Q. What's unique about your teaching style?

A. I actually start out every quarter by telling students that my goal is to make my class the best class they've taken in the program. I want the class to be educational, fun, and impactful. It's challenging to teach to both career changers and professionals with 30+ years in the industry. I like to blend the academic and practical aspects of financial planning because of the variety of experience in the classroom.

In order to engage everyone, I can't just hammer topics (especially when they've already learned them in other courses), and I can't be boring. I try to involve art and music, use the Socratic method, and have topical guest speakers to help fellow professionals think differently.

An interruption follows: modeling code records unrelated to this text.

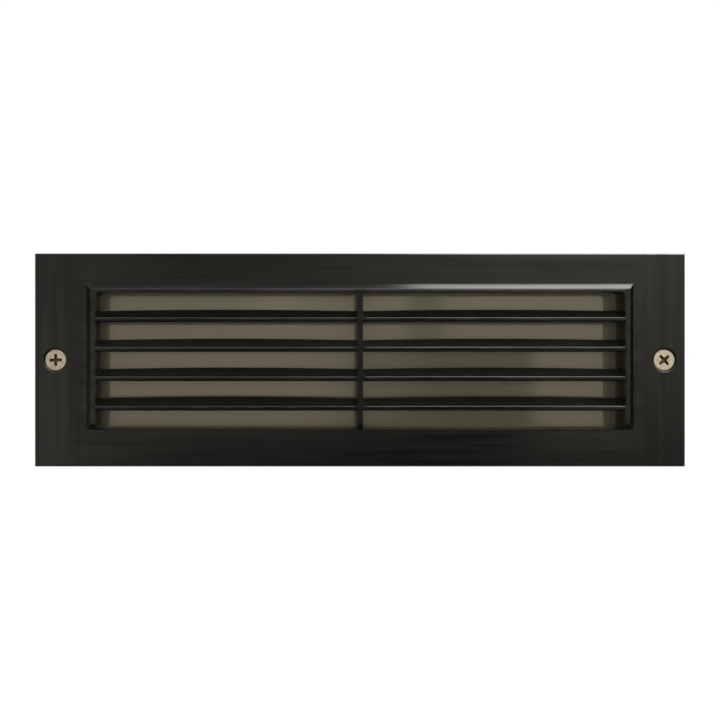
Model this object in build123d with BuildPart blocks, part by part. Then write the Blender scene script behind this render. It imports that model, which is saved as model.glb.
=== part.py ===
from build123d import *
import os
from math import atan2, cos, degrees, radians, sin, sqrt, tan

# A step light for a wall recess, in millimetres: X to the right, Y into the wall, Z up.
# The origin is on the wall's surface, midway between the two face screws.
# A "depth" is a distance behind the wall's surface, so what stands proud has a negative one.

# ---------------------------------------------------------------- driving dimensions
# Face plate and its window
plate_width = 235.0
plate_height = 77.0
plate_thickness = 4.0
plate_edge_break = 0.4
window_side_margin = 22.4  # from each end of the plate
window_top_margin = 14.0
window_bottom_margin = 13.4
window_corner = 1.5
window_relief = 0.6  # the opening behind the mullion is larger than the window by this all round

# Raised louvre frame: it has a top and two sides, and is open below
frame_raise = 2.5
frame_bevel = 2.0
side_rail_face = 1.7
frame_edge_round = 0.3
top_rail_face = 1.1
mullion_width = 1.85
mullion_setback = 0.1
mullion_depth = 7.4

# Louvre blades
blade_pitch = 10.6
blade_nose_height = 2.45  # to the corner where the nose and the underside would meet
blade_first_drop = 9.2  # from the window's top edge to the first nose
blade_rise = 2.5
blade_reach = 5.4  # nose to rear edge, at the ends of a bay
blade_belly = 1.3  # what the rear edge gains at the middle of a bay
blade_rear_thickness = 1.3
blade_nose_radius = 0.4
blade_lower_radius = 0.9  # under the nose
blade_root_radius = 0.9

# Lens, its gasket and its seat
lens_depth = 6.0
lens_thickness = 4.0
lens_overlap = 2.4
lens_corner = 4.0
lens_edge_break = 0.5
gasket_wall = 1.0
gasket_lip_setback = 0.3
collar_wall = 2.4

# Lens clips
clip_thickness = 1.0
clip_width = 8.0
clip_boss_radius = 4.0
clip_inset = 7.8  # from the lens's upper and lower edges
clip_reach = 9.5  # from its screw towards the lens
clip_tab = 3.0
clip_outer_end = 3.6
clip_bend = 0.9
clip_screw_radius = 1.45
clip_screw_length = 8.0
clip_head_radius = 2.8
clip_head_height = 2.0

# Face screws
screw_edge = 7.5  # from each end of the plate
face_screw_radius = 1.95
face_screw_length = 26.0
face_screw_head_radius = 3.8
face_screw_sunk = 0.45
face_screw_cross = 4.4
face_screw_slot = 1.0
face_screw_cross_depth = 1.5
face_screw_cross_taper = 12.0
face_screw_left_turn = 2.0
face_screw_right_turn = 42.0
plate_hole_radius = 2.3
retainer_radius = 3.6
retainer_thickness = 1.2

# Back box
box_rim_depth = 1.5  # the face gasket's thickness
box_depth = 80.5
box_floor = 2.5
box_wall = 2.5
cavity_side_gap = 0.9  # beside the clip bosses
collar_gap = 1.2  # above and below the collar
cavity_corner = 6.0
cavity_draft = 1.6
cavity_floor_round = 2.0
box_back_round = 3.0
rim_setback_x = 2.5  # the plate covers the rim by this much
rim_setback_z = 1.5
rim_corner = 10.6
rim_band = 5.0
key_rib_thickness = 2.5
key_rib_count = 5
key_rib_spacing = 44.0
pillar_radius = 5.5
insert_radius = 2.9
insert_length = 12.0
insert_sunk = 0.2
fixing_inset = 10.4  # from the cavity's walls
fixing_hole_radius = 2.25
fixing_pad_radius = 5.0
fixing_pad_height = 2.0
gasket_hole_radius = 4.0
pillar_hole_spare = 3.0

# Cable entries
entry_radius = 10.0
gland_inset = 20.4  # from the cavity's right end
plug_inset = 18.4  # from its left end
entry_washer_radius = 13.0
entry_washer_thickness = 1.5
locknut_flats = 24.0
locknut_thickness = 5.0
gland_flats = 24.0
gland_flange = 8.0
gland_inner_length = 10.0
gland_collet_radius = 9.5
gland_collet_length = 8.0
gland_bore_radius = 7.0
gland_seal_radius = 7.8
gland_seal_seat = 2.0
gland_seal_length = 12.5
cable_bore_radius = 5.0
gland_nut_flats = 25.0
gland_nut_taper = 8.0
gland_nut_lip = 2.5
gland_nut_mouth_radius = 6.5
plug_head_radius = 12.5
plug_head_height = 3.0
plug_slot_width = 2.5
plug_slot_depth = 1.6
plug_wall = 2.5
plug_inner_length = 8.0

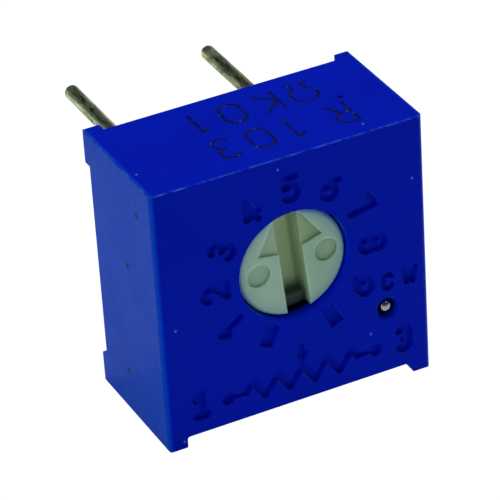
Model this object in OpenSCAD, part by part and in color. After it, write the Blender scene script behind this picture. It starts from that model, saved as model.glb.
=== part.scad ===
// Sealed single-turn trimmer potentiometer, standing on its two foot rails.
// The origin is where the rotor axis meets the adjustment face. X runs to the right along that face,
// +Y goes back through the body and out along the pins, and +Z is up. All sizes are in millimetres.
// Angles of the dial are measured clockwise from the top, as seen from the adjustment face.

/* [Body] */
// Width of the body
body_w = 9.53; // [9:0.01:12]
// Height of the body with its foot rails
body_h = 9.53; // [9.3:0.01:12]
// Depth from the adjustment face to the tips of the rear standoffs
body_d = 5; // [4.6:0.01:7]
// Height of the rotor axis above the middle of the body
axis_rise = 0.775; // [0.4:0.005:0.8]
// Thickness of the side walls
wall = 0.62; // [0.5:0.01:0.7]
// Thickness of the front wall ahead of the seal
face_t = 0.7; // [0.69:0.01:0.85]
// Width of the ledge that the ceramic plate seats on
ledge_w = 0.3; // [0.2:0.01:0.35]
// Radius of the corners of the room inside the body
room_r = 0.3; // [0.1:0.01:0.4]
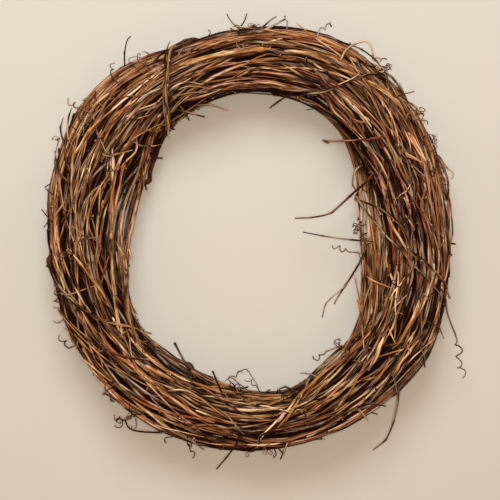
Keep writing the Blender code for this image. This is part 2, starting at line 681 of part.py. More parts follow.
def main():
    for old in list(bpy.data.objects):
        bpy.data.objects.remove(old)
    planned = plan_canes(np.random.default_rng(SEED))
    places, limits, radius, station, cane = wanted_places(planned)
    centres = in_ring(settle(places, limits, radius, station, cane), station)
    canes = stretches(centres, radius, cane)
    binders, floor = make_binders(canes)
    solid = canes
    for number, (points, thick, _, _) in enumerate(binders):
        solid = joined(solid, stretches(points, thick, np.full(len(points), CANE_COUNT + number)))
    shoots = make_shoots(canes, solid)
    to_floor = np.array([0, 0, floor])
    carriers = []
    for number in range(CANE_COUNT):
        mine = cane == number
        carriers.append(cane_object(number, centres[mine] - to_floor, radius[mine], station[mine]))
    for (name, _, _, bark), (points, thick, away, under) in zip(BINDERS, binders):
        binder_object(name, bark, points - to_floor, thick, away, under)
    grown = {}
    for number, (path, thick, owner) in enumerate(shoots):
        shoot = shoot_object(number, path - to_floor, thick, carriers[owner].data.materials[0])
        grown.setdefault(int(owner), []).append(shoot)
    for owner, mine in grown.items():
        join_into(carriers[owner], mine)


main()
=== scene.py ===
# %% [markdown]
# # A grapevine wreath
#
# Such a wreath is wound by hand in winter, from long shoots that were pruned off a grapevine and
# are still green enough to bend. The canes dry, and then the ring holds its shape for years.
# This lesson dresses the wreath's plain CAD canes. Each gets real bark, knots where the leaves
# grew, cut ends and tendrils, and the space between them fills up with thinner shoots.
#
# Everything is worked out as whole numpy arrays and handed to Blender in one go. Lengths are in
# millimetres until a mesh is made.

import json
import math

import bpy
import numpy as np
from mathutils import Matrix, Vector


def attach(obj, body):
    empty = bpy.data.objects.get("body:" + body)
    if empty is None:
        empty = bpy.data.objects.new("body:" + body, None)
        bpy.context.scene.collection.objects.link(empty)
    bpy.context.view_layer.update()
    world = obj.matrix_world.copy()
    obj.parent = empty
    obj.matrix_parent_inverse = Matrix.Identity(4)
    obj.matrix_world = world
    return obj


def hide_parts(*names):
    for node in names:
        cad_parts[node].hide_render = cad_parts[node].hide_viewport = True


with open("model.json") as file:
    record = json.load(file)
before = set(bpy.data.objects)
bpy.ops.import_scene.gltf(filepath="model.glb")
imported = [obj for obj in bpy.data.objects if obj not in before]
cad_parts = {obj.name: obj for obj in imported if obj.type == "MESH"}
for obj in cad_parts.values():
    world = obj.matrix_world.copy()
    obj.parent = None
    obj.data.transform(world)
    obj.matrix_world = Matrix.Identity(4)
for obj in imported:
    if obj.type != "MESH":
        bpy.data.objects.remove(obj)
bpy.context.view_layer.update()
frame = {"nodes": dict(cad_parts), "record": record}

# %% [markdown]
# ## Where the canes run
#
# The CAD gives each cane as a tube with four or five flat sides. What the finished cane needs is
# the line down its middle and its thickness. The tube's rings of corners stand in upright planes
# through the ring's axis, one every 11.25 degrees, so the corners sort themselves: those in one
# plane that are joined by edges are one ring. Each corner in it ends up with the ring's lowest
# corner number. Twigs that were fused on fall between the planes.

# %% Reading a cane's line from its solid
MM = 0.001
TURN = 2 * math.pi
# The upright planes in a turn, and the ring's axis
STATIONS = 32
RING_CENTRE = np.array([-8.28, 2.3])
# A corner this near to a plane lies in it, and two corners this near to each other are one
IN_PLANE = 0.01
SAME_CORNER = 1e-4


def polar(points):
    """Each point's angle round the ring's axis, and its reach: how far from the axis it is."""
    flat = points[:, :2] - RING_CENTRE
    return np.arctan2(flat[:, 1], flat[:, 0]), np.linalg.norm(flat, axis=1)


def on_ring(theta, reach):
    """The places in plan at these angles and reaches."""
    return RING_CENTRE + reach[:, None] * np.column_stack([np.cos(theta), np.sin(theta)])


def welded(node):
    """A CAD node's corners in millimetres, each once, and the edges between them."""
    mesh = frame["nodes"][node].data
    corners = np.empty(3 * len(mesh.vertices))
    mesh.vertices.foreach_get("co", corners)
    corners = corners.reshape(-1, 3) / MM
    _, first, same = np.unique(
        np.round(corners / SAME_CORNER), axis=0, return_index=True, return_inverse=True
    )
    ends = np.empty(2 * len(mesh.edges), dtype=int)
    mesh.edges.foreach_get("vertices", ends)
    edges = np.unique(np.sort(same.reshape(-1)[ends].reshape(-1, 2), axis=1), axis=0)
    return corners[first], edges[edges[:, 0] != edges[:, 1]]


def spread(values, edges, cost=0):
    """Each corner takes the least of its own value and its neighbours' + the edge's cost, over and
    over until nothing changes."""
    while True:
        new = values.copy()
        np.minimum.at(new, edges[:, 0], values[edges[:, 1]] + cost)
        np.minimum.at(new, edges[:, 1], values[edges[:, 0]] + cost)
        if (new == values).all():
            return values
        values = new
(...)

A major part of my course is an individual presentation of a limitedscope financial plan. Students choose to do a traditional presentation to the entire class OR they can role play a client meeting with fellow students (where they make the recommendations and have to explain things to clients). Every student is given a grade by me, but also receives at least 3 anonymous reviews by their peers. The peer review ratings don't affect their grade, but help them understand how people at different parts of the experience spectrum viewed their presentation and how they can improve their techniques/communication skills. I think it's helpful for someone who has experience to get feedback from both more experienced peers as well as total rookies. Conversely, the rookie benefits from fellow rookies and seasoned professionals.

Q. What do you find most rewarding about being an instructor?

A. Without a doubt, it's truly an honor to be a part of a fellow professional's journey to become a better advice dispenser. Professionals that become CFP® certificants have a list of goals including to be the best resource possible to their clients, improve the profession, and increase their professional value and income potential. Although I'm not anyone important, it's an awesome feeling to be involved in that!

Even after the course is done, I treasure when students reach out to me to give me updates: career changes, promotions, passing the CFP Board exam, etc!

Q. How else have you decided to become engaged in UCI's larger community? How else have you decided to become engaged in UCI's larger community?

A. In 2018, I was introduced to UCI's Chancellor's Club through the Dean of Continuing Education, Gary Matkin. I'm so glad I joined because it's served as a front row seat to seeing some of the most amazing things UCI is working on. I've had the pleasure of attending a private keynote from the brilliant new School of Law Dean, L. Song Richardson; I have met with people from UCI Mind, Claire Trevor School of Arts, etc.

I am blown away to see how UCI is determined to be a leader in every way it wants to be! In fact, seeing that motivates me to bring my best game even as a small-time instructor!